Shilpa Phadke (Associate Professor, School of Media and Cultural Studies, TISS; co-author, Why Loiter?) Shilpa is a sociologist, researcher and teacher. Her academic pursuits include gender and the politics of space; the middle classes; sexuality and the body; and feminist politics among young women-specially feminist mothering and the position of young men on the streets of Mumbai. She discusses the engendering and creation of binaries in childhood through toys, media and education.

Bishakha Datta (Filmmaker; Activist; Co-founder & Executive Director, Point of View) Bishakha has worked with non-profit organizations around the world and was first Indian on the board of Wikimedia. She currently runs the Mumbai-based non-profit Point of View of women through a creative and sustained use of media, art and culture. At the intersection of gender and sexuality, she discusses children’s understanding of each other bodies, and consent and relationship dynamics.

Vidya Kamat (Visual Artist, Researcher & Scholar, Ancient Indian Myth &  Culture) Vidhya has been engaged in teaching and designing courses on comparative mythology for many years. She is a co-founder of Talking Myths Project, an online archive on traditional tales from the Indian subcontinent, and is a Founder Member and Secretary of Center for Study of Mythology and Culture. She talks about gender roles within religious texts and how they translate into legal practice and daily life.

Kiran Manral (Blogger & Author of Karmic Kids) Kiran has written seven books across genres, as well as short stories. She currently writes a column on feminism at and has been a columnist on sexuality at DNA and on gender issues with Tehelka. As a parenting columnist at and as the mother of a 13-year-old boy, she has found that her biggest battle is to undo pop cultural and peer enforced conditioning, at home.

Tara* Kaushal (Forthcoming Author, Why Indian Men Rape) Why Indian Men Rape is a multimedia gender journalism and activism project where Tara* and her team explore the ethnological causes of sexual violence in the subcontinent. Her preliminary research has indicated that solutions to toxic masculinity and patriarchy lie in boyfriend, where negative attitudes must be corrected from the start.

Sharmistha Ray is a Mumbai / New York-based artist, writer and curator. Between 2006 and 2016, she held various positions in the art world: Bodhi Art (Managing Director, 2006-2010); Hauser & Wirth (Sales Director, Asia, 2011); Art Basel (VIP Representative, India, 2012-13) and Kochi Biennale Foundation (Fundraising Consultant, 2015-16).
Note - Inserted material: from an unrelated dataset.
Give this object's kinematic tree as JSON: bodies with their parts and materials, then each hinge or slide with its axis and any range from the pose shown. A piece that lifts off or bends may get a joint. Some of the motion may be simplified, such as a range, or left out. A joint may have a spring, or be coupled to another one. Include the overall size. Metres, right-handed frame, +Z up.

Since 2012, Ray has focused primarily on her artistic practice, broadening the range of her material practice from painting to include a diverse set of media including light installations, drawing, metal work and sculptures. Her work deals with personal identity, migration and intimacy in the digital age. Ray has run Bellevue Salons, a popular salon program in Mumbai that cross-pollinates art, culture and social justice since 2014. Her alma maters are Williams College and Pratt Institute.


Bellevue Salons is a unique conversational platform founded by artist, writer, curator and TED Fellow Sharmistha Ray in 2014. This mobile concept aims to integrate multidisciplinary art forms and augment participatory and collaborative modes of engagement with contemporary culture in surprising new ways.

Why Indian Men Rape is a multimedia gender journalism and activism project that spans two books, a documentary and an active online presence, to thoroughly explore the gamut of unique ethnological reasons—social, cultural, traditional, legal, economic, geographic, religious, psychological, etc—that cause sexual violence in the subcontinent.

The Upstairs Studio A place filled with ideas, art and design, this 150-year-old restored heritage bungalow is tucked away in a quaint village in Bandra, Mumbai. The Upstairs Studio is a workspace during the day, and also houses Washington’s design innovation brand Ajji – The Odd Product Company. By night, the studio turns into an itinerant cultural hub for curated evenings that are about people and quality mixed with a healthy dose of irreverence.